The problem
Give the data below again, word for word.

Dataset extract
########

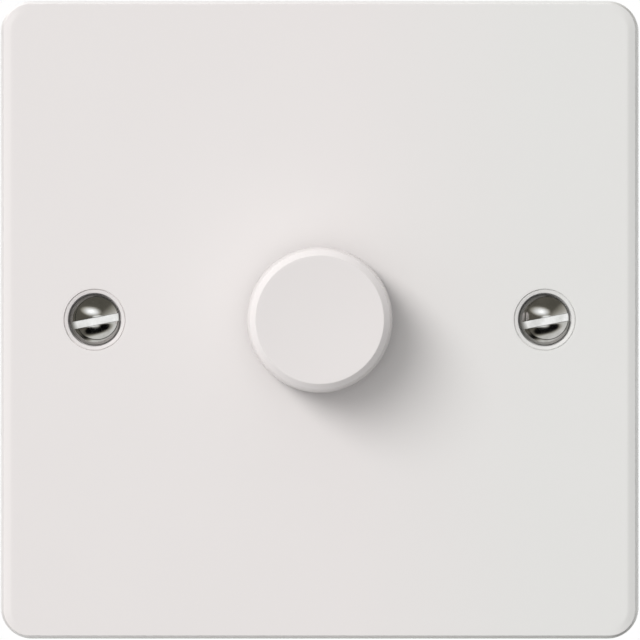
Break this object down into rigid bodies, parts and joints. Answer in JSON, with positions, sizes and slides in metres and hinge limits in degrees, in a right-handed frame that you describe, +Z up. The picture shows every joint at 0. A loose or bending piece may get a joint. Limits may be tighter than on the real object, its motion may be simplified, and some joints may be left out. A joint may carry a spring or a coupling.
{
  "type": "rotary dimmer switch",
  "caption": "White square wall plate with a round push-and-turn dimmer knob, two slotted fixing screws and the dimmer module behind it.",
  "frame": {"origin": "centre of the plate on the plane of the wall, where the plate's rear rim rests", "axes": "+X to the user's right, +Z up, +Y into the wall; the knob and the plate's face look along -Y"},
  "size_m": [0.086, 0.041, 0.086],
  "materials": {
    "white_urea": "gloss moulded urea",
    "knob_urea": "satin gloss moulded urea",
    "plated_steel": "bright nickel plate",
    "galvanised_steel": "zinc coated sheet",
    "zinc_casting": "die cast, tumbled",
    "spring_steel": "oiled spring steel",
    "brass": "machined",
    "bronze": "pressed strip",
    "aluminium": "mill finish",
    "laminate": "solder resist",
    "phenolic": "pressed laminate",
    "ferrite": "yellow coating",
    "copper_wire": "enamelled",
    "epoxy": "moulded epoxy",
    "capacitor_case": "moulded",
    "resistor_body": "lacquered",
    "diac_body": "lacquered",
    "fuse_glass": "clear glass and nickel caps",
    "black_nylon": "glass-filled moulding",
    "white_nylon": "moulded",
    "blue_plastic": "moulded"
  },
  "bodies": {
    "dimmer": {"front_plate": "white_urea", "screw_retainer_left": "white_nylon", "screw_retainer_right": "white_nylon", "mounting_yoke": "galvanised_steel", "lock_washer": "plated_steel", "bush_nut": "plated_steel", "pot_bush": "zinc_casting", "pot_housing": "blue_plastic", "resistance_track": "phenolic", "switch_housing": "black_nylon", "return_spring": "spring_steel", "rocker_pin": "spring_steel", "fixed_contact_1": "brass", "fixed_contact_2": "brass", "circuit_board": "laminate", "choke_core": "ferrite", "choke_winding": "copper_wire", "suppression_capacitor": "capacitor_case", "timing_capacitor": "capacitor_case", "triac": "epoxy", "triac_screw": "plated_steel", "heat_sink": "aluminium", "fuse": "fuse_glass", "fuse_clip_1": "bronze", "fuse_clip_2": "bronze", "resistor_1": "resistor_body", "resistor_2": "resistor_body", "diac": "diac_body", "terminal_block_1": "brass", "terminal_block_2": "brass", "terminal_block_3": "brass", "earth_block": "brass", "module_case": "black_nylon", "module_cover": "black_nylon", "cover_screw_1": "plated_steel", "cover_screw_2": "plated_steel", "cover_screw_3": "plated_steel", "cover_screw_4": "plated_steel"},
    "plunger": {"switch_plunger": "white_nylon"},
    "knob": {"knob": "knob_urea", "knob_clip": "spring_steel", "control_shaft": "aluminium", "shaft_circlip": "spring_steel"},
    "wiper": {"wiper_rotor": "white_nylon", "wiper_contact": "bronze"},
    "rocker": {"contact_rocker": "bronze"},
    "fixing_screw_left": {"fixing_screw_left": "plated_steel"},
    "fixing_screw_right": {"fixing_screw_right": "plated_steel"},
    "terminal_screw_1": {"terminal_screw_1": "plated_steel"},
    "terminal_screw_2": {"terminal_screw_2": "plated_steel"},
    "terminal_screw_3": {"terminal_screw_3": "plated_steel"},
    "earth_screw": {"earth_screw": "plated_steel"}
  },
  "joints": [
    {"name": "push", "type": "slide", "parent": "dimmer", "child": "plunger", "axis": [0, 1, 0], "range_m": [0, 0.0015], "stiffness_N_per_m": 1500, "springref_m": -0.002, "deforming": ["return_spring"]},
    {"name": "knob_turn", "type": "hinge", "parent": "plunger", "child": "knob", "pos_m": [0, 0, 0], "axis": [0, 1, 0], "range_deg": [-135, 135]},
    {"name": "wiper_turn", "type": "hinge", "parent": "dimmer", "child": "wiper", "pos_m": [0, 0, 0], "axis": [0, 1, 0], "range_deg": [-135, 135]},
    {"name": "rocker_tilt", "type": "hinge", "parent": "dimmer", "child": "rocker", "pos_m": [-0.0049, 0.0122, 0], "axis": [0, 0, 1], "range_deg": [0, 12]},
    {"name": "fixing_screw_left_slide", "type": "slide", "parent": "dimmer", "child": "fixing_screw_left", "axis": [0, -1, 0], "range_m": [0, 0.008]},
    {"name": "fixing_screw_right_slide", "type": "slide", "parent": "dimmer", "child": "fixing_screw_right", "axis": [0, -1, 0], "range_m": [0, 0.008]},
    {"name": "terminal_screw_1_slide", "type": "slide", "parent": "dimmer", "child": "terminal_screw_1", "axis": [0, 1, 0], "range_m": [-0.0024, 0.0012]},
    {"name": "terminal_screw_2_slide", "type": "slide", "parent": "dimmer", "child": "terminal_screw_2", "axis": [0, 1, 0], "range_m": [-0.0024, 0.0012]},
    {"name": "terminal_screw_3_slide", "type": "slide", "parent": "dimmer", "child": "terminal_screw_3", "axis": [0, 1, 0], "range_m": [-0.0024, 0.0012]},
    {"name": "earth_screw_slide", "type": "slide", "parent": "dimmer", "child": "earth_screw", "axis": [0, 1, 0], "range_m": [-0.002, 0.0012]}
  ],
  "couplings": [
    {"joint": "wiper_turn", "follows": "knob_turn", "ratio": 1}
  ]
}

########

Result for this exercise
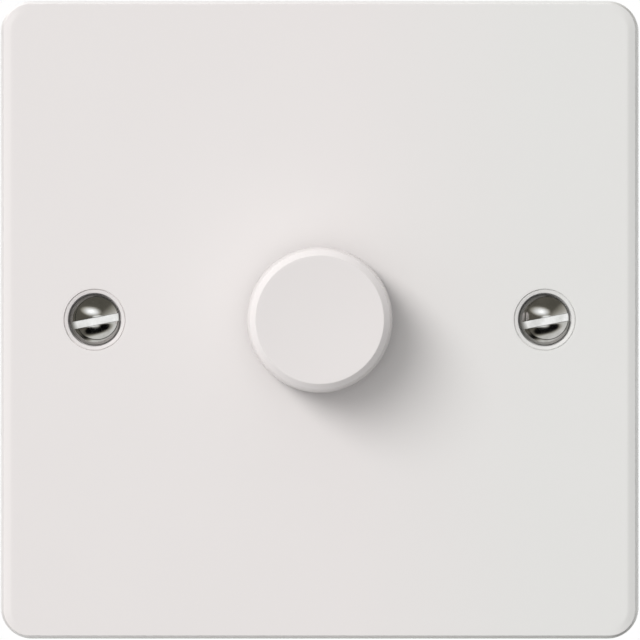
Break this object down into rigid bodies, parts and joints. Answer in JSON, with positions, sizes and slides in metres and hinge limits in degrees, in a right-handed frame that you describe, +Z up. The picture shows every joint at 0. A loose or bending piece may get a joint. Limits may be tighter than on the real object, its motion may be simplified, and some joints may be left out. A joint may carry a spring or a coupling.
{
  "type": "rotary dimmer switch",
  "caption": "White square wall plate with a round push-and-turn dimmer knob, two slotted fixing screws and the dimmer module behind it.",
  "frame": {"origin": "centre of the plate on the plane of the wall, where the plate's rear rim rests", "axes": "+X to the user's right, +Z up, +Y into the wall; the knob and the plate's face look along -Y"},
  "size_m": [0.086, 0.041, 0.086],
  "materials": {
    "white_urea": "gloss moulded urea",
    "knob_urea": "satin gloss moulded urea",
    "plated_steel": "bright nickel plate",
    "galvanised_steel": "zinc coated sheet",
    "zinc_casting": "die cast, tumbled",
    "spring_steel": "oiled spring steel",
    "brass": "machined",
    "bronze": "pressed strip",
    "aluminium": "mill finish",
    "laminate": "solder resist",
    "phenolic": "pressed laminate",
    "ferrite": "yellow coating",
    "copper_wire": "enamelled",
    "epoxy": "moulded epoxy",
    "capacitor_case": "moulded",
    "resistor_body": "lacquered",
    "diac_body": "lacquered",
    "fuse_glass": "clear glass and nickel caps",
    "black_nylon": "glass-filled moulding",
    "white_nylon": "moulded",
    "blue_plastic": "moulded"
  },
  "bodies": {
    "dimmer": {"front_plate": "white_urea", "screw_retainer_left": "white_nylon", "screw_retainer_right": "white_nylon", "mounting_yoke": "galvanised_steel", "lock_washer": "plated_steel", "bush_nut": "plated_steel", "pot_bush": "zinc_casting", "pot_housing": "blue_plastic", "resistance_track": "phenolic", "switch_housing": "black_nylon", "return_spring": "spring_steel", "rocker_pin": "spring_steel", "fixed_contact_1": "brass", "fixed_contact_2": "brass", "circuit_board": "laminate", "choke_core": "ferrite", "choke_winding": "copper_wire", "suppression_capacitor": "capacitor_case", "timing_capacitor": "capacitor_case", "triac": "epoxy", "triac_screw": "plated_steel", "heat_sink": "aluminium", "fuse": "fuse_glass", "fuse_clip_1": "bronze", "fuse_clip_2": "bronze", "resistor_1": "resistor_body", "resistor_2": "resistor_body", "diac": "diac_body", "terminal_block_1": "brass", "terminal_block_2": "brass", "terminal_block_3": "brass", "earth_block": "brass", "module_case": "black_nylon", "module_cover": "black_nylon", "cover_screw_1": "plated_steel", "cover_screw_2": "plated_steel", "cover_screw_3": "plated_steel", "cover_screw_4": "plated_steel"},
    "plunger": {"switch_plunger": "white_nylon"},
    "knob": {"knob": "knob_urea", "knob_clip": "spring_steel", "control_shaft": "aluminium", "shaft_circlip": "spring_steel"},
    "wiper": {"wiper_rotor": "white_nylon", "wiper_contact": "bronze"},
    "rocker": {"contact_rocker": "bronze"},
    "fixing_screw_left": {"fixing_screw_left": "plated_steel"},
    "fixing_screw_right": {"fixing_screw_right": "plated_steel"},
    "terminal_screw_1": {"terminal_screw_1": "plated_steel"},
    "terminal_screw_2": {"terminal_screw_2": "plated_steel"},
    "terminal_screw_3": {"terminal_screw_3": "plated_steel"},
    "earth_screw": {"earth_screw": "plated_steel"}
  },
  "joints": [
    {"name": "push", "type": "slide", "parent": "dimmer", "child": "plunger", "axis": [0, 1, 0], "range_m": [0, 0.0015], "stiffness_N_per_m": 1500, "springref_m": -0.002, "deforming": ["return_spring"]},
    {"name": "knob_turn", "type": "hinge", "parent": "plunger", "child": "knob", "pos_m": [0, 0, 0], "axis": [0, 1, 0], "range_deg": [-135, 135]},
    {"name": "wiper_turn", "type": "hinge", "parent": "dimmer", "child": "wiper", "pos_m": [0, 0, 0], "axis": [0, 1, 0], "range_deg": [-135, 135]},
    {"name": "rocker_tilt", "type": "hinge", "parent": "dimmer", "child": "rocker", "pos_m": [-0.0049, 0.0122, 0], "axis": [0, 0, 1], "range_deg": [0, 12]},
    {"name": "fixing_screw_left_slide", "type": "slide", "parent": "dimmer", "child": "fixing_screw_left", "axis": [0, -1, 0], "range_m": [0, 0.008]},
    {"name": "fixing_screw_right_slide", "type": "slide", "parent": "dimmer", "child": "fixing_screw_right", "axis": [0, -1, 0], "range_m": [0, 0.008]},
    {"name": "terminal_screw_1_slide", "type": "slide", "parent": "dimmer", "child": "terminal_screw_1", "axis": [0, 1, 0], "range_m": [-0.0024, 0.0012]},
    {"name": "terminal_screw_2_slide", "type": "slide", "parent": "dimmer", "child": "terminal_screw_2", "axis": [0, 1, 0], "range_m": [-0.0024, 0.0012]},
    {"name": "terminal_screw_3_slide", "type": "slide", "parent": "dimmer", "child": "terminal_screw_3", "axis": [0, 1, 0], "range_m": [-0.0024, 0.0012]},
    {"name": "earth_screw_slide", "type": "slide", "parent": "dimmer", "child": "earth_screw", "axis": [0, 1, 0], "range_m": [-0.002, 0.0012]}
  ],
  "couplings": [
    {"joint": "wiper_turn", "follows": "knob_turn", "ratio": 1}
  ]
}